## PROBLEM DETAILS
The required output is the line containing "Write the JSON" through the final line of the material below, printed exactly, with no other lines.

## RECORDS SUPPLIED
::::::::
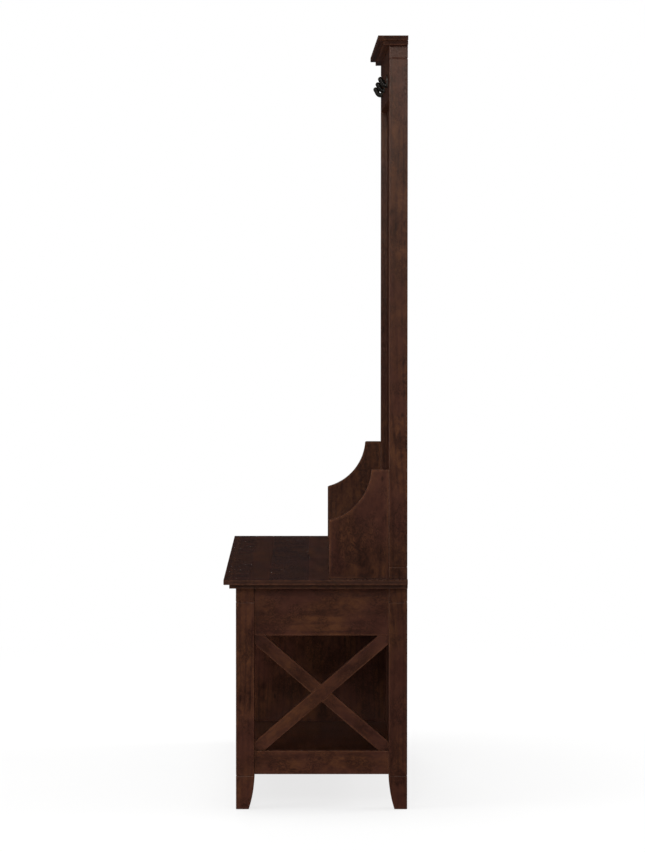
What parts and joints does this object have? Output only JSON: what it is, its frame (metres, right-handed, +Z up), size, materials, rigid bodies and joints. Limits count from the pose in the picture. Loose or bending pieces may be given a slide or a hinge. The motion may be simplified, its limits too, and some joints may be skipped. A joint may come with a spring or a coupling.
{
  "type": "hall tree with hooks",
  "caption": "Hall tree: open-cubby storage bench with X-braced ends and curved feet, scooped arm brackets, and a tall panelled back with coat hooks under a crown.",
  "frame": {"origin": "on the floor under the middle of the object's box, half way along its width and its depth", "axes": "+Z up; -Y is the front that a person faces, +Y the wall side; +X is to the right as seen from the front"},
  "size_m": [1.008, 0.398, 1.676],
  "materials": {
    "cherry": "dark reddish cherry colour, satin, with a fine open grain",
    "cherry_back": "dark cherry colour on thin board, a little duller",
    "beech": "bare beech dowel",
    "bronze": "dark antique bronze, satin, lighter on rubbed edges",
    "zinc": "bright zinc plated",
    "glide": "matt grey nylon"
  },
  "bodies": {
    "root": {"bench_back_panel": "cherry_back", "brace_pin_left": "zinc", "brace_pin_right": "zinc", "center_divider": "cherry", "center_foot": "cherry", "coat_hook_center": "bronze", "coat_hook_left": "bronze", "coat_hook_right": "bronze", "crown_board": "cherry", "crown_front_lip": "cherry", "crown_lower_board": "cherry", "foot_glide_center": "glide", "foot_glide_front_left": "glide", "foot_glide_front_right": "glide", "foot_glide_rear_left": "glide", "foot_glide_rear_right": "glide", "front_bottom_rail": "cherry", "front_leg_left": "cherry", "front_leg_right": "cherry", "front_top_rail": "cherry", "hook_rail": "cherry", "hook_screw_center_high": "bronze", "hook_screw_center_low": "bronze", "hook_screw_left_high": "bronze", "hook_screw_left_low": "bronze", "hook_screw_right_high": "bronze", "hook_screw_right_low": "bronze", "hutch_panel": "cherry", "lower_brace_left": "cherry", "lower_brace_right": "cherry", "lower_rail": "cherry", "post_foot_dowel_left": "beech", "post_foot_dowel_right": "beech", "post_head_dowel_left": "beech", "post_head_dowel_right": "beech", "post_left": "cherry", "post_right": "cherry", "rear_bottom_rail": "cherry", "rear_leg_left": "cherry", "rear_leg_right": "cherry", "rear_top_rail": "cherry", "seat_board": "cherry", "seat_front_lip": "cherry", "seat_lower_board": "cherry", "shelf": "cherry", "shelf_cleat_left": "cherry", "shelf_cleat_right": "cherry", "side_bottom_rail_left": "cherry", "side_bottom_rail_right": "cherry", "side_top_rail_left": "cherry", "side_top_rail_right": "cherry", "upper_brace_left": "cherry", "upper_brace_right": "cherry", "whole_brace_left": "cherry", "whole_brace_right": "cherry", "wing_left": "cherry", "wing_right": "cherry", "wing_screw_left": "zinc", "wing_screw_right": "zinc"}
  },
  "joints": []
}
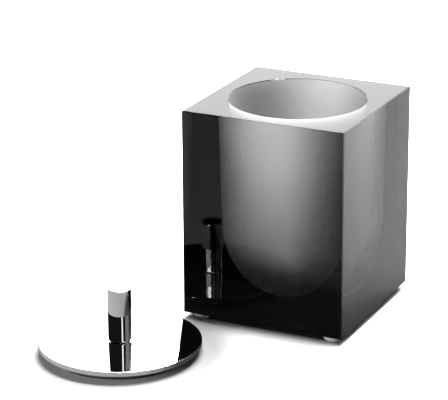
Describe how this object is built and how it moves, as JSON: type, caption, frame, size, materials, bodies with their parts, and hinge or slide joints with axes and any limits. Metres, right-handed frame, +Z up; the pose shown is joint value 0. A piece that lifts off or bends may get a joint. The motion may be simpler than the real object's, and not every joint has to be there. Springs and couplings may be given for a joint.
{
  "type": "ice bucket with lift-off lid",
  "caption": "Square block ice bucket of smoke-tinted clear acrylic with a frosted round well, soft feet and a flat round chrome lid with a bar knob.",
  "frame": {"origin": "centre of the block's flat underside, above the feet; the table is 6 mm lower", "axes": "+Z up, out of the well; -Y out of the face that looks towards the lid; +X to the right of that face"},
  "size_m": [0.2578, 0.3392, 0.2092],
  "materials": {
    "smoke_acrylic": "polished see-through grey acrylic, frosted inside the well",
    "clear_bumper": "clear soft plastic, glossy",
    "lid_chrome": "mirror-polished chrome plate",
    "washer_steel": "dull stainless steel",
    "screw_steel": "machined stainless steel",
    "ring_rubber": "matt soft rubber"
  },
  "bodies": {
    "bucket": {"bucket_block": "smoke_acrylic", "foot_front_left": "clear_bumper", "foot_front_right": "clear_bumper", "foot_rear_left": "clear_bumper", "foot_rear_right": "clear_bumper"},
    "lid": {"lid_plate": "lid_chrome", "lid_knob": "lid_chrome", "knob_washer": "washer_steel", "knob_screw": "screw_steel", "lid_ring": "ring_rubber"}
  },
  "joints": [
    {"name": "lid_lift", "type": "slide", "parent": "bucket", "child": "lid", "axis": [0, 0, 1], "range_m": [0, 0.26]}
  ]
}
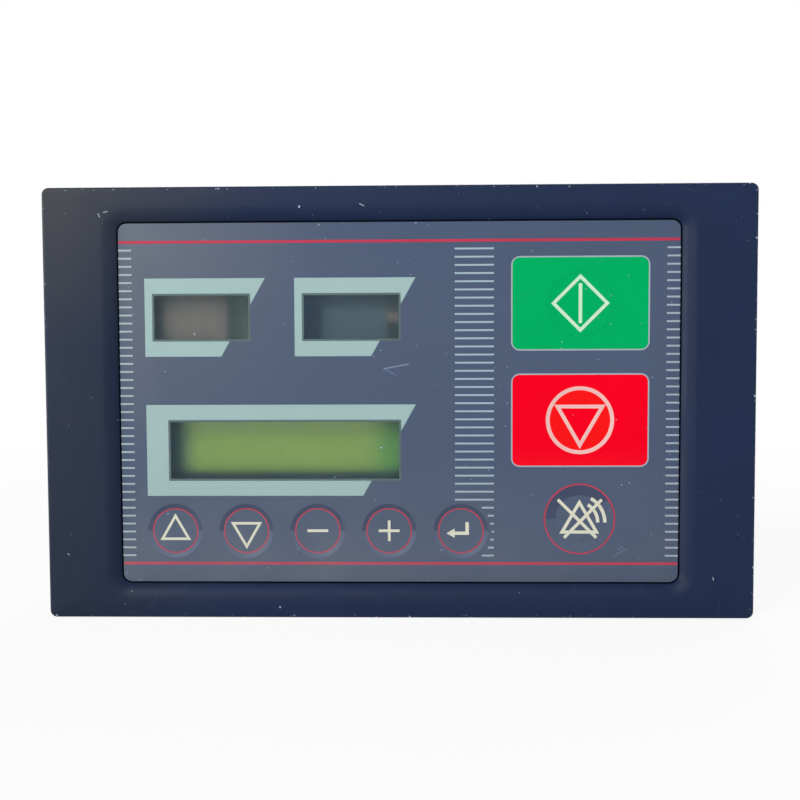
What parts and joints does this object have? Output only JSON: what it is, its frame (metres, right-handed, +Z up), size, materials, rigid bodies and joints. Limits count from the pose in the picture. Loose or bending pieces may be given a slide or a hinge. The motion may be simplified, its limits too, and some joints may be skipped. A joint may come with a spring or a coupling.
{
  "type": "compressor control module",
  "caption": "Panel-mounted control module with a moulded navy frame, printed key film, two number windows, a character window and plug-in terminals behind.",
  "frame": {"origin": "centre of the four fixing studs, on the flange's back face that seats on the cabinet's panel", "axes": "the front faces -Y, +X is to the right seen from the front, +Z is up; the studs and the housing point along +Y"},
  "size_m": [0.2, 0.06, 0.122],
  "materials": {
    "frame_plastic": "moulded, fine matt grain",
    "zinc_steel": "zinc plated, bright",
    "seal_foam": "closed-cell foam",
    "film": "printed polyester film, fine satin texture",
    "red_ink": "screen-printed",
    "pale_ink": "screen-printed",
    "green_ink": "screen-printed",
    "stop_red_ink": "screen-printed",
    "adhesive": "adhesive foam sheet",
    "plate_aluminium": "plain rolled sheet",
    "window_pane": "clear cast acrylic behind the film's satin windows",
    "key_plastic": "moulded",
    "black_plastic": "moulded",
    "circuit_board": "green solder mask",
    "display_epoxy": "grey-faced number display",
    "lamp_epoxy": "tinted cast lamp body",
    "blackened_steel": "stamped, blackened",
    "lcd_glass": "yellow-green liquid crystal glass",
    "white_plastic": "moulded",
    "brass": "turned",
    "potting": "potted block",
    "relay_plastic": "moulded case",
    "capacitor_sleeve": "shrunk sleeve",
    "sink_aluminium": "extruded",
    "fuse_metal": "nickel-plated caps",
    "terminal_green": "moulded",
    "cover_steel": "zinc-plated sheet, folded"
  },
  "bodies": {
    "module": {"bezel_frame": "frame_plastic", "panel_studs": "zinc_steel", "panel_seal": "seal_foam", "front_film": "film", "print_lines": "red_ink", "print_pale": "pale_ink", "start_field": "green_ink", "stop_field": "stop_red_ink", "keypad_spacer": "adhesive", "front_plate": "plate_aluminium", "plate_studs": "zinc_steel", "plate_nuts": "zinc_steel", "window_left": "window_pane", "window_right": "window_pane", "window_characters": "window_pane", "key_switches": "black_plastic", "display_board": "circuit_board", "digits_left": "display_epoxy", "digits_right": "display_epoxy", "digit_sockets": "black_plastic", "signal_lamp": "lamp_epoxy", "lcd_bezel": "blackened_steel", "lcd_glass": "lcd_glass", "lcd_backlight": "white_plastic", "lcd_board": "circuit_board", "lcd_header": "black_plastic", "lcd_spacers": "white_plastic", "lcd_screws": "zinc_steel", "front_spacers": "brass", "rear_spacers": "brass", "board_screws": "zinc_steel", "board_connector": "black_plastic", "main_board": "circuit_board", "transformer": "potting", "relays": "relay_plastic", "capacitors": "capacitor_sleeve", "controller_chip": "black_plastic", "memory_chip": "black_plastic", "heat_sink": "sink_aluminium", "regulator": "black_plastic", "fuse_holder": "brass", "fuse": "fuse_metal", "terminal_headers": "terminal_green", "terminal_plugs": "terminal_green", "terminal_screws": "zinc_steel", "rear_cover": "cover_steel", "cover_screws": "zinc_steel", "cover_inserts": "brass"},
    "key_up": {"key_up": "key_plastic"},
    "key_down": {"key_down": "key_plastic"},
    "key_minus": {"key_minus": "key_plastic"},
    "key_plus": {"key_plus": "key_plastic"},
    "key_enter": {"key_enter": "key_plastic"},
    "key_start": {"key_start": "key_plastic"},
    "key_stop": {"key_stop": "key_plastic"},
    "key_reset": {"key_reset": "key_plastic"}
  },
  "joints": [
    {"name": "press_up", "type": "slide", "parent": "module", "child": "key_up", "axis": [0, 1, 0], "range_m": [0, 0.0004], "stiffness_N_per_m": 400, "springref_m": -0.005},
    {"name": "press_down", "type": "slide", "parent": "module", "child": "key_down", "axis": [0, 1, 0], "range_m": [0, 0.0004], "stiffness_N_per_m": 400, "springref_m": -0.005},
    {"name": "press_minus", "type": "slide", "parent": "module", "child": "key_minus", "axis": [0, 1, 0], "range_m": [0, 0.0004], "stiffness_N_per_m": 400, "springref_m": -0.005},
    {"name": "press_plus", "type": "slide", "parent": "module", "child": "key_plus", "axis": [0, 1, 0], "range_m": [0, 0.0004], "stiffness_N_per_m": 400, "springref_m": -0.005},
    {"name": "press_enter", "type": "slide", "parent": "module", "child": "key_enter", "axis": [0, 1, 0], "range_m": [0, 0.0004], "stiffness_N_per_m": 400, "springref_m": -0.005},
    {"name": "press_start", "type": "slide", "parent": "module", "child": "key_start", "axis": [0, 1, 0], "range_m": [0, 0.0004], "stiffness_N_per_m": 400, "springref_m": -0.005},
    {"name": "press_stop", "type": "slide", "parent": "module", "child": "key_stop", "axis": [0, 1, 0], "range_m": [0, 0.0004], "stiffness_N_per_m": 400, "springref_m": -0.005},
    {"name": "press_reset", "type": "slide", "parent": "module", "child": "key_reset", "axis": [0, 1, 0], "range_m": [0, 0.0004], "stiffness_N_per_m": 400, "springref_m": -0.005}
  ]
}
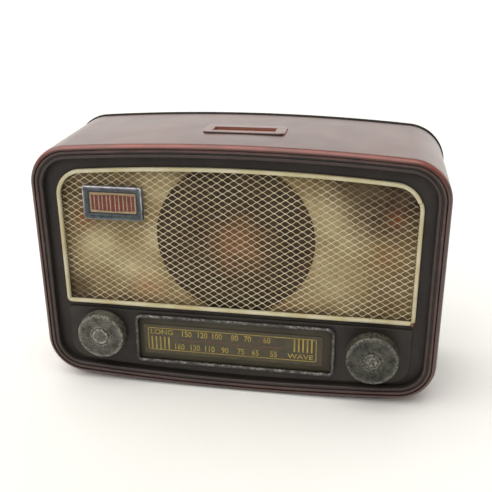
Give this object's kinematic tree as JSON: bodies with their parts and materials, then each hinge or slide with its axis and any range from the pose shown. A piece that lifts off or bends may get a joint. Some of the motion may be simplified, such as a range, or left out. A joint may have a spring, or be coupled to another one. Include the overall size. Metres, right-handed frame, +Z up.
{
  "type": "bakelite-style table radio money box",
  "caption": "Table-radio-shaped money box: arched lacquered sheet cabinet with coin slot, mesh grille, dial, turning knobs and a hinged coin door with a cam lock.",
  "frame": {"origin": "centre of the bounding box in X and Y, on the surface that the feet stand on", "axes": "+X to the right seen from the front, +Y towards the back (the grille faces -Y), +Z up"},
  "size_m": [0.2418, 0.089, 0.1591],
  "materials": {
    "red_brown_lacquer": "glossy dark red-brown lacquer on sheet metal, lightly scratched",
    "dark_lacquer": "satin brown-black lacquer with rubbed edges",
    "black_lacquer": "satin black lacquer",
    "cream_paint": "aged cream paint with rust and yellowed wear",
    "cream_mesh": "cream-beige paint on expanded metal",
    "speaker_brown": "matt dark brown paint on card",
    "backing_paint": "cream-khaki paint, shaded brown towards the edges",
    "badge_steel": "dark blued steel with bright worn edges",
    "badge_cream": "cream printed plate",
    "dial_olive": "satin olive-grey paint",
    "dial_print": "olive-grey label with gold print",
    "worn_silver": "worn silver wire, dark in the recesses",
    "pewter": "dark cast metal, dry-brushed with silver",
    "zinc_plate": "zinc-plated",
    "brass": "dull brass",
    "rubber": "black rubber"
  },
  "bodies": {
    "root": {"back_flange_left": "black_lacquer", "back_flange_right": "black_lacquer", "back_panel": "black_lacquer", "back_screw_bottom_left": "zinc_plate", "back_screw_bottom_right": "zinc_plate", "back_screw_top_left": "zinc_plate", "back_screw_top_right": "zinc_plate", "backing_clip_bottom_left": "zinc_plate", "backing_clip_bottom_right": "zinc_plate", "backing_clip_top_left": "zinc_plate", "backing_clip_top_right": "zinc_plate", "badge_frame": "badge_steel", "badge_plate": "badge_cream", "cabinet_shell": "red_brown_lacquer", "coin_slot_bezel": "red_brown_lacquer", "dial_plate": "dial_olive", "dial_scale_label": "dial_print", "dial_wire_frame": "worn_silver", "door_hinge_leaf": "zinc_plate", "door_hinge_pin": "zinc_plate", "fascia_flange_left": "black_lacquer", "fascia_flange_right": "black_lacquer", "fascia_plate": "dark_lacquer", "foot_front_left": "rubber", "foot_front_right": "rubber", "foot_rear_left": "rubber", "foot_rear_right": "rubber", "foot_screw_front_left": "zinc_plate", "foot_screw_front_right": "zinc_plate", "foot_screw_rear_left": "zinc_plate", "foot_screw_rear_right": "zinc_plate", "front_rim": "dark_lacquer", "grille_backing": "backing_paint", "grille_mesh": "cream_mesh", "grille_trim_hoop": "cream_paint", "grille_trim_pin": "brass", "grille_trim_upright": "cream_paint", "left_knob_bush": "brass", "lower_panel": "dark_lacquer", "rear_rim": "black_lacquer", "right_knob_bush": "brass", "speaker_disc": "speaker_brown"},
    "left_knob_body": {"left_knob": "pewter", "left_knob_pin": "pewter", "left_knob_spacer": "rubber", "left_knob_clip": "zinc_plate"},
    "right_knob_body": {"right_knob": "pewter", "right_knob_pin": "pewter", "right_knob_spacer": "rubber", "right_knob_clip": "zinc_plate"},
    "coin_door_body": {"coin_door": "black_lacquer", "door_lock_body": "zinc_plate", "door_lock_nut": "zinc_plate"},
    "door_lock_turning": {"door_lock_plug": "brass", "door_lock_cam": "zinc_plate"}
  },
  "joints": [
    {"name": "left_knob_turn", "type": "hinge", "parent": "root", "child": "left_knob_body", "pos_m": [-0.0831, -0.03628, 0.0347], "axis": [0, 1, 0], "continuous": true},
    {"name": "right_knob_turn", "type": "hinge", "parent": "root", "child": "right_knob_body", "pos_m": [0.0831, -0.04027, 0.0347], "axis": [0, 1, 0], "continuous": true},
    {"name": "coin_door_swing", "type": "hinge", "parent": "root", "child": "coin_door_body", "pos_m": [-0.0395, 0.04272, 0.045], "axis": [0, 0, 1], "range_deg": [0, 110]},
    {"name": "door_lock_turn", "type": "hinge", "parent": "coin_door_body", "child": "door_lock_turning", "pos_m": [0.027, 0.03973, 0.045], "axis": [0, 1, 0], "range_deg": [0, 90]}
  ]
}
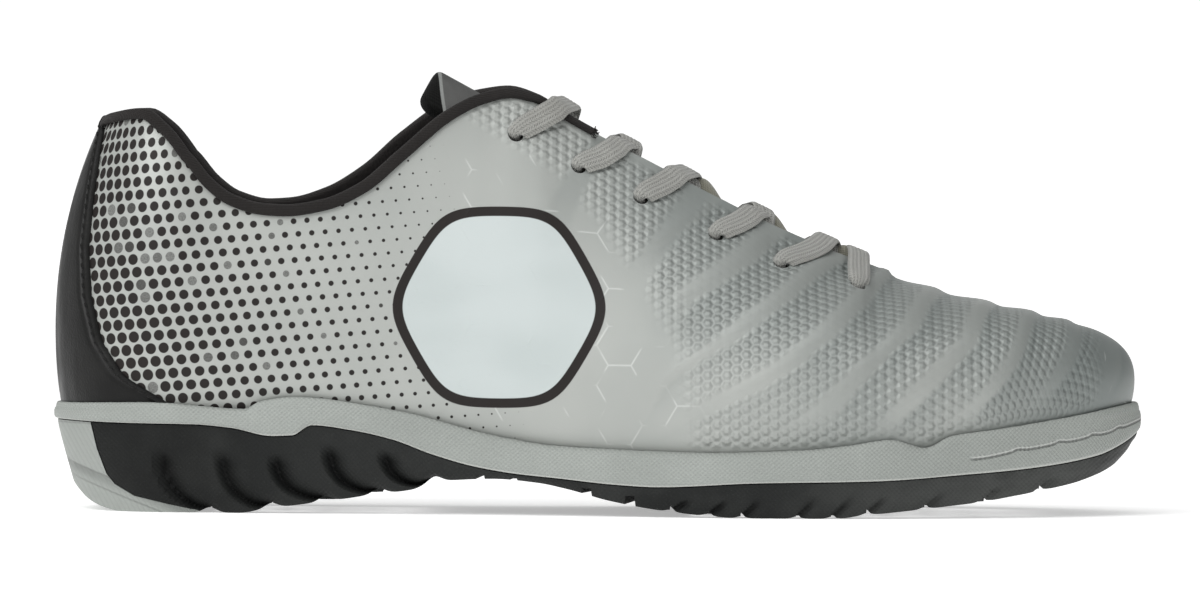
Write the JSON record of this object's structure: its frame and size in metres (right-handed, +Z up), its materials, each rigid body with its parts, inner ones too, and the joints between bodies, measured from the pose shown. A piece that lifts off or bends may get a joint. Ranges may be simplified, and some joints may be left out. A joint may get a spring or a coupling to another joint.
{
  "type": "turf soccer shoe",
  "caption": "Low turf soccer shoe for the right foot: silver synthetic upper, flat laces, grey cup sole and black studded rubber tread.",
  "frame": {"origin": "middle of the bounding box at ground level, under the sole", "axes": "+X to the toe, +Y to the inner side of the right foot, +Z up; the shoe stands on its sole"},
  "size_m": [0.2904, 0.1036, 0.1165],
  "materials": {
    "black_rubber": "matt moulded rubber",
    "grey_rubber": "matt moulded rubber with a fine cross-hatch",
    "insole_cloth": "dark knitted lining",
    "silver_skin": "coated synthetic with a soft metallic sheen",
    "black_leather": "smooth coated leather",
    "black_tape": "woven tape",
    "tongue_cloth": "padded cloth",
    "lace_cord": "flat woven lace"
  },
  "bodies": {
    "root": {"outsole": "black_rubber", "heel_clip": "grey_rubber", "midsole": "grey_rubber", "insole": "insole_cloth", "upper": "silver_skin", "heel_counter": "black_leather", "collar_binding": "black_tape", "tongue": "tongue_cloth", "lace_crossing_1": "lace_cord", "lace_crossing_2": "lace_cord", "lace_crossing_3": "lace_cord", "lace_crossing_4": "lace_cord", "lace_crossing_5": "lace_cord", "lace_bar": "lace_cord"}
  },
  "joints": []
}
::::::::
## COMPLETED TASK
Write the JSON record of this object's structure: its frame and size in metres (right-handed, +Z up), its materials, each rigid body with its parts, inner ones too, and the joints between bodies, measured from the pose shown. A piece that lifts off or bends may get a joint. Ranges may be simplified, and some joints may be left out. A joint may get a spring or a coupling to another joint.
{
  "type": "turf soccer shoe",
  "caption": "Low turf soccer shoe for the right foot: silver synthetic upper, flat laces, grey cup sole and black studded rubber tread.",
  "frame": {"origin": "middle of the bounding box at ground level, under the sole", "axes": "+X to the toe, +Y to the inner side of the right foot, +Z up; the shoe stands on its sole"},
  "size_m": [0.2904, 0.1036, 0.1165],
  "materials": {
    "black_rubber": "matt moulded rubber",
    "grey_rubber": "matt moulded rubber with a fine cross-hatch",
    "insole_cloth": "dark knitted lining",
    "silver_skin": "coated synthetic with a soft metallic sheen",
    "black_leather": "smooth coated leather",
    "black_tape": "woven tape",
    "tongue_cloth": "padded cloth",
    "lace_cord": "flat woven lace"
  },
  "bodies": {
    "root": {"outsole": "black_rubber", "heel_clip": "grey_rubber", "midsole": "grey_rubber", "insole": "insole_cloth", "upper": "silver_skin", "heel_counter": "black_leather", "collar_binding": "black_tape", "tongue": "tongue_cloth", "lace_crossing_1": "lace_cord", "lace_crossing_2": "lace_cord", "lace_crossing_3": "lace_cord", "lace_crossing_4": "lace_cord", "lace_crossing_5": "lace_cord", "lace_bar": "lace_cord"}
  },
  "joints": []
}